Measuring Current and Voltage in a circuit

As we’re targeting this tutorial at beginners, we’re going to show how to take measurements using simple basic and cheap budget multimeters that anyone can buy for very little cost. It should be said that there are far better multimeters on the market, with a range of pricing from tens to thousands of pounds. We think the budget multimeters are a good place to start, and as you get to know your electronics more. Only upgrade as you need to, otherwise you may end up wasting a lot of money on something you’ll hardly use.

IMPORTANT: Ensure that meters are connected correctly, with the correct settings selected, and that the power is turned on or off in the circuit as directed. Not following this can damage your meter.

Multimeters are meters that have a range of functions, giving more than one type of measurement, depending on the selection made on the meter. Meters are either analogue, with a dial indicating the reading, or digital, with a specific numeric value given in a readout. Examples on taking readings are given for both meter types.

Fig4-Budget-Analogue-Multimeter  Fig5-Budget-Digital-Multimeter
A budget Analogue Multimeter with the needle indicating the value being measured A Digital Multimeter gives a numeric reading of the value being measured


Measuring Current:

Current is measured with an Ammeter. If you are using a multimeter, you will need to switch the measurement setting to Amps or A.

In order to measure current, your meter needs to be placed in line with the circuit (The circuit needs to be broken, and the meter bridges the gap).

IMPORTANT:

  • Be sure to note that the expected Amps in the circuit should not be higher than the range selected on the meter. If in doubt, use a high range to get a rough reading, then select a smaller range for more precision, as you have an idea of what result to expect.

  • The circuit needs to have power to measure the current.

Schematic Symbol  Description
 Symbol-Ammeter Ammeter

Fig6-Ammeter-Connection-Schematic

Diagram showing circuit with ammeter

Measuring the bulb in the circuit gives a reading of approx. 0.26A.

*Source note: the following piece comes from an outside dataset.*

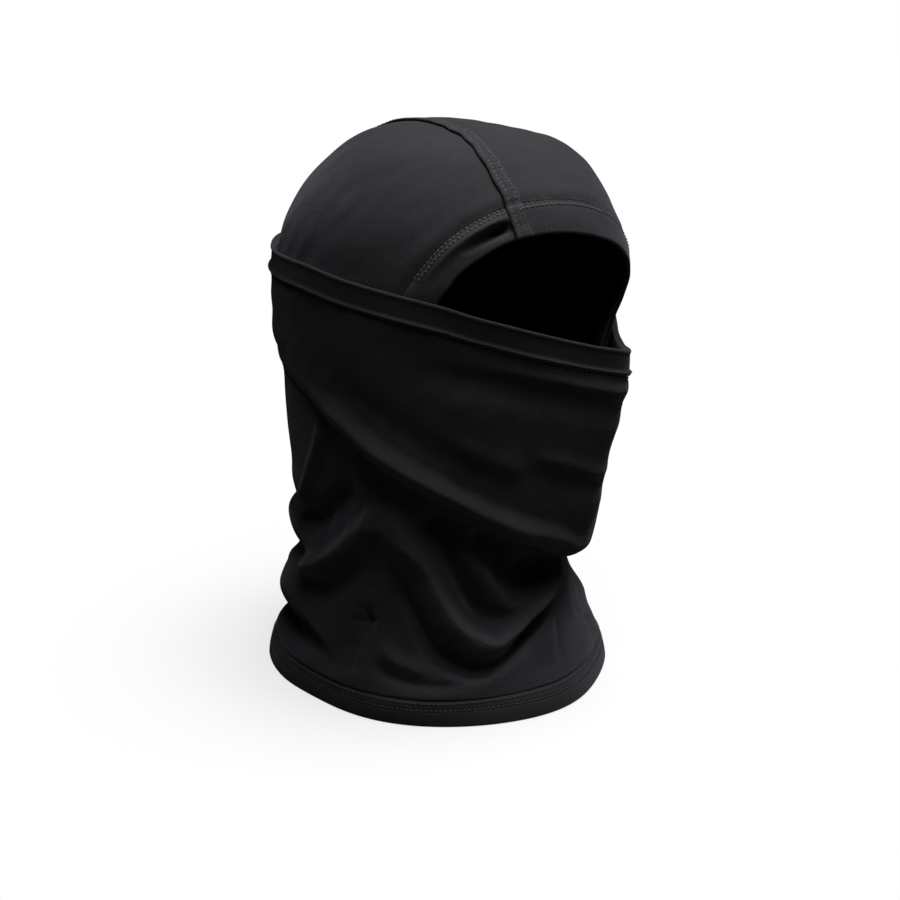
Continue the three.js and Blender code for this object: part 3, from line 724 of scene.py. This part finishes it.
def brow_distance(angle, level):
    """Signed mm from the brow band's stitch line: positive outside the band and the opening."""
    angle = wrap(angle)
    signed, _ = nearest_on(BROW_LINE, angle, level, BROW_ARC)
    (right, right_foot), (left, left_foot) = BROW_STITCH[0], BROW_STITCH[-1]
    # below the band's ends the boundary runs straight down
    low = np.where(angle < -22, level < right_foot, level < left_foot) & (np.abs(angle) < 100)
    side = np.where(angle < 0, (right - angle) * BROW_ARC, (angle - left) * 1.4)
    behind = np.abs(angle) > 110
    return np.where(low, side, np.where(behind, np.maximum(np.abs(signed), 40), signed))


def crown_relief(angle, level):
    """Height of the crown and brow band off the hood form."""
    points = point_on(hood, angle, level)
    distance = brow_distance(angle, level)
    # a groove at the brow stitching between two soft swells
    out = (-0.75 * bell(distance, 1.5) + 0.35 * bell(distance - 4.5, 3.0)
           + 0.35 * bell(distance + 4.0, 3.0))
    out = out + 0.35 * noise(points, 46, 3) + 0.12 * noise(points, 15, 5)
    out = out + 2.4 * bell(wrap(angle - 36), 38.0) * bell(level - 276, 20.0)
    # the cloth draws in a little beside the crown seam
    from_seam = points_from_seam(points)
    return out - 0.5 * bell(from_seam, 9.0) * ramp((level - 222) / 20)


def points_from_seam(points):
    return points[..., 0] - crown_seam_x(points[..., 1])


def neck_relief(angle, level):
    """Displacement of the neck: mm outward, mm downward."""
    angle = wrap(angle)
    below = 11.0 - 6.5 * ramp((angle + 40) / 18.0)   # the big U narrows towards the left
    out = ridge(angle, level, 10.0, 3.6, below, 0.14, 0.16, HANGING_FOLD)
    drop = 0.12 * out
    add_folds(NECK_FOLDS, angle, level, out, drop)
    behind = np.abs(angle)
    back = smooth_ramp((behind - 104) / 26)
    for middle, height, width, lean in NAPE_ROLLS:
        line = middle + lean * wave(angle * 2.3) + 3.0 * wave(angle * 5 + middle * 7)
        out += height * bell(level - line, width) * back
    # side seams: a drawn-in line with puckers, and a dimple on the right
    pucker = 0.5 + 0.5 * np.sin(level * 0.62 + 1.3 * np.sin(level * 0.17))
    for side in (-1, 1):
        distance = (angle - side * side_angle(level)) * NECK_ARC
        out -= (0.40 + 0.25 * pucker) * bell(distance, 0.7) + 0.6 * bell(distance, 6.0) * pucker
    out -= 3.4 * bell((angle + 87.4) * NECK_ARC, 4.2) * bell(level - 46, 5.0)
    # a hollow above the hem at the nape
    back = smooth_ramp((behind - 100) / 24)
    out -= 7.0 * back * bell(level - 25, 5.5)
    points = point_on(hood, angle, level)
    out += (0.9 * noise(points, 40, 11) + 0.35 * noise(points, 17, 12)) * 0.8
    # everything settles at the joining seam, and at the hem, which has waves of its own
    free = smooth_ramp((level - 8.0) / 17.0)
    under_seam = smooth_ramp((joining_level(angle) - level) / 12.0)
    hem_wave = (0.7 * noise(points, 55, 21) + 2.0 * back * ramp(1 - level / 16.0)
                - 5.5 * bell(wrap(angle + 168), 15.0))
    return out * free * under_seam + hem_wave * (1 - free), drop * free * under_seam


def neck_at(angle, level, lift=0.0):
    out, drop = neck_relief(angle, level)
    return raised(hood, angle, level, out + lift, drop)


def mask_relief(angle, level):
    """Displacement of the mask: mm outward, mm downward."""
    angle = wrap(angle)
    out = ridge(angle, level, 6.2, 2.2, 4.2, 0.08, 0.12, MASK_FOOT_FOLD)
    out *= ramp(0.30 + np.abs(angle) / 34)   # lower in front
    drop = 0.35 * out
    add_folds(MASK_FOLDS, angle, level, out, drop)
    out -= 3.6 * bell(angle, 26.0) * bell(level - 83, 14.0)
    for centre, middle, height, width in MASK_ROLLS:
        line = middle + 4 * wave(angle * 3)
        out += height * bell(wrap(angle - centre), 26.0) * bell(level - line, width)
    points = point_on(mask, angle, level)
    out += 0.55 * noise(points, 42, 31) + 0.18 * noise(points, 15, 32)
    # flat under the top hem, with a groove at its stitching
    above = level - (rim_level(angle) - MASK_HEM_HEIGHT)
    return out * ramp(-above / 9.0 + 0.15) - 0.7 * bell(above, 1.4), drop


def mask_at(angle, rise, lift=0.0):
    """rise: 0 at the joining seam, then a curled lip, up to the hem's stitch line at 1."""
    angle, rise = np.broadcast_arrays(np.asarray(angle, float), np.asarray(rise, float))
    lip = 0.17
    seam = joining_level(angle)
    foot = seam + 7.0
    top = rim_level(angle) - MASK_HEM_HEIGHT
    level = foot + (top - foot) * np.clip((rise - lip) / (1 - lip), 0, 1.1)
    out, drop = mask_relief(angle, level)
    wall = raised(mask, angle, level, out + lift, drop)
    # the lip curls from the seam, under and out, to the foot of the mask
    start = neck_at(angle, seam, lift - 0.15)
    out, drop = mask_relief(angle, foot)
    end = raised(mask, angle, foot, out + lift, drop)
    under = (point_on(mask, angle, seam - 2.5)
             + normal_on(mask, angle, seam) * (out * 0.9 + lift)[..., None])
    under[..., 2] -= drop * 1.1
    u = ramp(rise / lip)[..., None]
    curl = (1 - u)**2 * start + 2 * u * (1 - u) * under + u * u * end
    return np.where((rise < lip)[..., None], curl, wall)


# ---------------------------------------------------------------- crown
def build_crown():
    """A dome over the joining seam, opened at the brow line and parted at the crown seam."""
    around, steps = 360, 130
    angle, share = grid(ring(around), np.linspace(0, 1, steps))
    low = joining_level(angle) - 0.5
    level = low + (APEX_LEVEL - 1 - low) * share**0.96
    points = raised(hood, angle, level, crown_relief(angle, level))
    here = np.arange(around * steps).reshape(around, steps)
    there = np.roll(here, -1, 0)
    corner, far = here[:, :-1], there[:, 1:]
    tris = np.concatenate([
        np.stack([corner, there[:, :-1], far], -1).reshape(-1, 3),
        np.stack([corner, far, here[:, 1:]], -1).reshape(-1, 3),
        np.stack([here[:, -1], there[:, -1], np.full(around, around * steps)], -1)])
    apex = points[:, -1].mean(0) + [0, 0, 0.05]
    verts = np.concatenate([points.reshape(-1, 3), apex[None]])
    uv = np.concatenate([pairs(angle * CROWN_ARC, level).reshape(-1, 2), [[0, APEX_LEVEL]]])
    outside = np.concatenate([brow_distance(angle, level).ravel(), [60]])
    extra = np.concatenate([uv, points_from_seam(verts)[:, None]], 1)
    verts, tris, extra = clip(verts, tris, outside - 0.02, extra)
    for name, side in (("right", -1), ("left", 1)):
        part = clip(verts, tris, side * extra[:, 2] + 0.02, extra)
        part_verts, part_tris, part_extra = weld_small(*part, nearest=0.12)
        thicken(f"crown_panel_{name}_cloth", part_verts, part_tris, CLOTH, crown_knit_painted_shade,
                part_extra[:, :2])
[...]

WarningMeasuring the current of the battery: A word of warning:

We also decided to measure the current of the battery by connecting the multimeter directly to the battery terminals (no bulb). In contrast, the current was around 4A, about 15 times higher.

WarningWe don't recommend measuring current in batteries with a standard multimeter!

Most multimeters are rated up a maximum of 10A, so this single battery is almost half the rated maximum before blowing the fuse in the meter, or blowing the meter itself (low budget meters are often not fused). The wires can get extremely hot when taking high current measurements, melting the insulation, or even catching fire.

WarningNever measure the current of the mains! Instant meltdown and potential electrocution guaranteed!

Measuring Voltage:

Voltage is measured with a Voltmeter. If you are using a multimeter, you will need to switch the measurement setting to Volts or V. Again, be sure to note that the expected voltage should not be higher than the range selected on the meter.

To measure Volts, connect the probes of the meter directly to the circuit at the points where you wish to measure. Unlike current, you do not need to break the circuit to take the measurement.

IMPORTANT:

  • Be sure to note that the expected Volts in the circuit should not be higher than the range selected on the meter. If in doubt, use a high range to get a rough reading, then select a smaller range for more precision, as you have an idea of what result to expect.

  • Your circuit needs to have power to measure the voltage.
Schematic Symbol  Description
 Symbol-Voltmeter

Voltmeter

 Fig7-Voltmeter-Connection-Schematic

Diagram showing circuit with ammeter

Measuring the volts across the bulb will give the same result as measuring the battery voltage, as the full voltage of the battery is available both to the bulb and to the meter probe leads.

Measuring Power:

Power can either be measured with a specialist Wattmeter (a function that will not be available on most multimeters), or calculated from separate current and voltage measurements using the following formula:

P = I V or Power = Current x Voltage

As an example, if the measured current of our bulb is 0.26A, with a voltage across the bulb measuring 1.55V, the power is 0.26 X 1.55 = 0.4W - so, almost half a watt of power is used by the bulb.

A note about precision

It’s all about tolerance! Basic electronics circuits are quite imprecise, letting you get away with wild variations in what components state and what they actually are. This tolerance is normally expressed as a percentage of the value stated. Batteries range in voltage as they are discharged, and simple electronics circuits won’t normally be affected by changes in voltage unless your battery is almost flat. Your budget multimeter won’t give you a true and proper reading, but one that is close enough and will do the job. High precision meters are available, but come with a high cost, and they’re an expensive luxury that a beginner in electronics won’t need.